Most of the opposition to Maduro is “right wing” and “based on the middle class and upper class layers”, Martin explained and they “tend to be more white and of European [colonial] descent”. Guaidó is no exception. Meanwhile “those who support the revolution come from working class and poor and tend to be more mixed race, black and of [Indigenous] descent”.

The ‘Bolivarian revolution’

High oil prices were used to fund social programmes. Free healthcare was established, and “2.5 million houses have been built for people in need in just four years”. Labour laws were strengthened including “rules to prevent mass lay-offs”. Poverty and extreme poverty were cut by half. Local direct-democracy was promoted and encouraged.

But the economic situation is undermining many of these gains, Martin told me. Before his death Chavez talked about “a socialist economy and a communal state”, Martin told me.

Revolution interrupted

But it wasn’t to be.

“In more recent years there has been a push back by the bureaucracy in the state against any form of genuine grassroots organisation”.
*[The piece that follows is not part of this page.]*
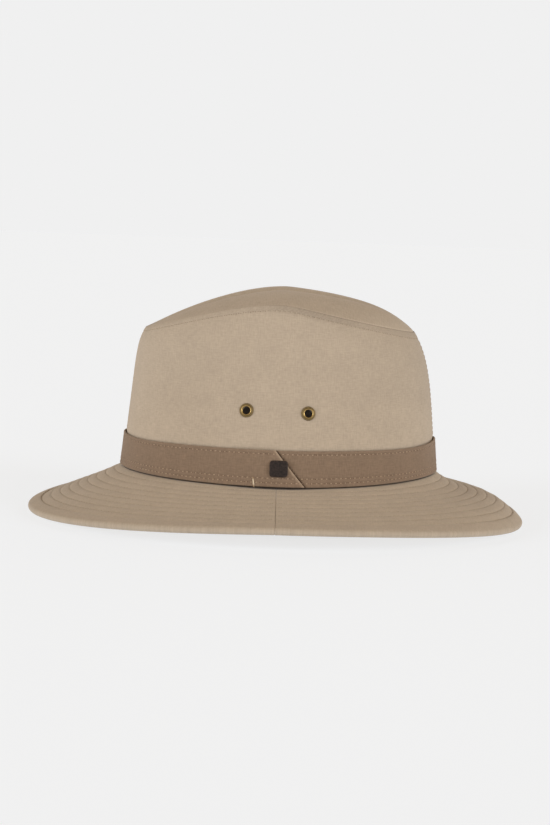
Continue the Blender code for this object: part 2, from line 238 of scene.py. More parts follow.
def mesh_object(name, points, corners, uv, marks):
    """A mesh piece from points, faces of four corners, a UV pair for each corner and marks on the points. A
    corner that repeats the one before it is dropped, so a face at a pole has three, and points that no face
    uses are left out."""
    keep = corners != np.roll(corners, 1, axis=1)
    sides = keep.sum(axis=1)
    used, loops = np.unique(corners[keep], return_inverse=True)
    mesh = bpy.data.meshes.new(name)
    mesh.vertices.add(len(used))
    mesh.vertices.foreach_set("co", points[used].astype(np.float32).ravel())
    mesh.loops.add(len(loops))
    mesh.loops.foreach_set("vertex_index", loops.astype(np.int32).ravel())
    mesh.polygons.add(len(sides))
    mesh.polygons.foreach_set("loop_start", (np.cumsum(sides) - sides).astype(np.int32))
    mesh.polygons.foreach_set("use_smooth", np.ones(len(sides), dtype=bool))
    layer = mesh.uv_layers.new(name="cloth")
    layer.data.foreach_set("uv", uv[keep].astype(np.float32).ravel())
    for mark, values in marks.items():
        attribute = mesh.attributes.new(mark, "FLOAT", "POINT")
        attribute.data.foreach_set("value", values[used].astype(np.float32))
    mesh.update(calc_edges=True)
    mesh.validate()
    piece = bpy.data.objects.new(name, mesh)
    bpy.context.scene.collection.objects.link(piece)
    return piece


def panel(name, outer, inner, uv, painted_shade_light_and_wear, outward=1, whole=True, cut=None, pole=False, inside=0.0):
    """A closed sheet from two point grids, angles by rows: its outer face, its inner face with the corners in
    reverse, and a rim face between them at each free edge of the outer one. Cells marked in cut are left
    open. The mark is given for the outer face, and changed on the inner one by the step inside, which is
    painted shade where it is below zero."""
    count, rows = outer.shape[:2]
    index = np.arange(count * rows).reshape(count, rows)
    if pole:
        index[:, 0] = 0
    if whole:
        index = np.concatenate([index, index[:1]])
    uv_index = np.arange(len(index) * rows).reshape(len(index), rows)
    keep = np.ones((len(index) - 1, rows - 1), dtype=bool) if cut is None else ~cut
    faces, places = (
        np.stack([grid[:-1, :-1], grid[1:, :-1], grid[1:, 1:], grid[:-1, 1:]], -1)[keep][:, ::outward]
        for grid in (index, uv_index)
    )
    following = np.roll(faces, -1, axis=1)
    total = count * rows
    free = ~np.isin(faces * total + following, following * total + faces) & (faces != following)
    near, far = faces[free], following[free]
    near_uv, far_uv = places[free], np.roll(places, -1, axis=1)[free]
    corners = np.concatenate([
        faces, faces[:, ::-1] + total, np.stack([far, near, near + total, far + total], -1)
    ])
    uv_corners = np.concatenate([
        places, places[:, ::-1], np.stack([far_uv, near_uv, near_uv, far_uv], -1)
    ])
    points = np.concatenate([outer.reshape(-1, 3), inner.reshape(-1, 3)])
    marks = {"painted_shade_light_and_wear": np.concatenate([painted_shade_light_and_wear.ravel(), painted_shade_light_and_wear.ravel() + inside])}
    return mesh_object(name, points, corners, uv.reshape(-1, 2)[uv_corners], marks)


def side_angle(along):
    """The angle, on the wearer's left, of a place at some distance behind mid length, by the arc sine."""
    half = FOOT.front if along < 0 else FOOT.back
    return math.pi / 2 + math.asin(along / half)


def place_on_wall(place, mirrored=False):
    """A place on the wall as its point and three unit axes: along the hat, up the wall, and out of it."""
    angle = side_angle(place.along)
    foot = around(angle, FOOT_HEIGHT) + GAP
    share = np.array((place.height - foot) / (seam_height(oval(angle, SEAM)[1]) - foot))
    theta = np.array(-angle if mirrored else angle)
    out = normals(wall, theta, share)
    along = unit(np.cross((0, 0, 1), out))
    return wall(theta, share), along, np.cross(out, along), out


def band_top(theta):
    """Height of the band's upper edge over its foot: its full height, less a bell-shaped dip at each
    corner."""
    return BAND_HEIGHT - sum(bell(off_front(theta), hole_shade) for hole_shade in BAND_DIPS)


def wall_relief(theta, below):
    """Rise of the wall's cloth over its plain shape: the seam allowance under a fold that is a quarter round,
    the groove of the topstitching, the seam at the centre back as a bell-shaped groove between two swells,
    and shallow waves left by the pressing. It takes the angle and the length under the tip seam."""
    drop = around(theta, TOPSTITCH_DROP)
    rise = FOLD * (quarter_round(below / FOLD) - 1)
    rise = rise + ALLOWANCE_RISE * np.clip((drop + ALLOWANCE_EDGE - below) / (2 * ALLOWANCE_EDGE), 0, 1)
    rise = rise - bell(below - drop, TOPSTITCH_GROOVE)
    off_back = np.abs(np.pi - np.mod(theta, 2 * np.pi)) * FOOT.side
    rise = rise - bell(off_back, BACK_SEAM) + bell(off_back, BACK_ALLOWANCE)
    free = np.clip((below - WAVES_START) / WAVES_GROWTH, 0, 1)
    return rise + free * sum(ripple(theta, below, wave) for wave in WALL_WAVES)


theta = full_turn(WALL_COLUMNS)
to_band = band_top(theta)[:, None] + PRESS_STEPS
above = share_at(wall, theta, np.concatenate([np.tile(FOOT_STEPS, (WALL_COLUMNS, 1)), to_band], axis=1))
widening = around(theta, TOPSTITCH_DROP)[:, None] - TOPSTITCH_DROP.front
widening = widening * np.clip(np.array(SEAM_STEPS) / SEAM_STEPS_WIDEN, 0, 1)
below = share_at(wall, theta, SEAM_STEPS + widening, from_end=True)
even = above[:, -1:] + (below[:, -1:] - above[:, -1:]) * np.linspace(0, 1, WALL_STEPS)[None]
share = np.concatenate([above[:, :-1], even, below[:, -2::-1]], axis=1)
turn = np.broadcast_to(theta[:, None], share.shape)
face = wall(turn, share)
out = normals(wall, turn, share)
run = run_along(face)
from_seam = run[:, -1:] - run
over_band = run - band_top(theta)[:, None]
outer = face + out * (wall_relief(turn, from_seam) - bell(over_band, BAND_PRESS))[..., None]
inner = face - out * CROWN_CLOTH
inner[:, -1, 2] -= TIP_ROOM
outer[:, 0, 2] -= GAP + FOOT_TUCK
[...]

For example, “in the field of agrarian reform there is a clear concerted effort on the part of former and new landowners, in an alliance with sections of the state apparatus and the judiciary to return the land to the landowners and evict the peasant communities from it, many of which had had land titles granted under Chavez”.

Social Democracy and its discontents

The slowdown or even reversal of revolutionary policies under Maduro are not responsible for the economic crisis. “No one could have avoided that”, Martin told me.

The collapse of oil prices “triggered the crisis”, he said. And the international sanctions and isolation, and hoarding of food and goods (by both capitalists and state linked entities) perpetuate it. “But certainly a democratically planned state owned economy would have been in a much better situation to withstand the blow”.

Stop calling this socialism

A big part of calling Venezuela ‘socialist’ by the ‘mainstream’ press is designed to delegitimise the word and concept. Especially at a time of increased appeal. But it is crucial to distinguish ‘Keynesianism’, or ‘social democracy’ from “socialism”.

Michael Roberts (pseudonym), a Marxist financial analyst who has worked for 30 years in the City of London, told me: “It’s not ‘socialist’ by a Marxist definition. ‘Socialism’ in the proper sense of a super-abundant society with no classes and free time for all is only possible on a world scale and only after decades of ‘transition’ “.

Roberts also explained that: “What has failed in Venezuela is not socialism (common ownership of the means of production and a democratic plan) but rather the attempt to regulate and control capitalism (a form of Keynesianism if you want)”.

This point was also made by Martin in a prescient 2016 article, in which he warned of the very real threat of a foreign backed coup d’etatand emphasised that attempts to “regulate capitalism” were failing. His prescription was to move forward with the “Bolivarian revolution” and further ‘democratise’ the economy.

Imperialism must be opposed!

Regardless of Martin’s criticisms, he says, “the overthrow of this government at the hands of imperialism would be an unmitigated disaster for the workers and the poor”. There would be, “wholesale privatisation of state property, return of the land to the former owners, mass layoffs in the public sector, the abolition of all social programmes of the revolution”.

This aggression, “must be opposed staunchly, not only by socialists, but by any consistent anti-imperialists and democrats”.


Mohamed Elmaazi obtained his LLB from SOAS and Masters in International and Comparative law from the American University in Cairo. He worked in human rights law for a number of years before shifting to journalism. He occasionally reports for The Real News Network and currently writes for Open Democracy, The Canary and The Grayzone Project.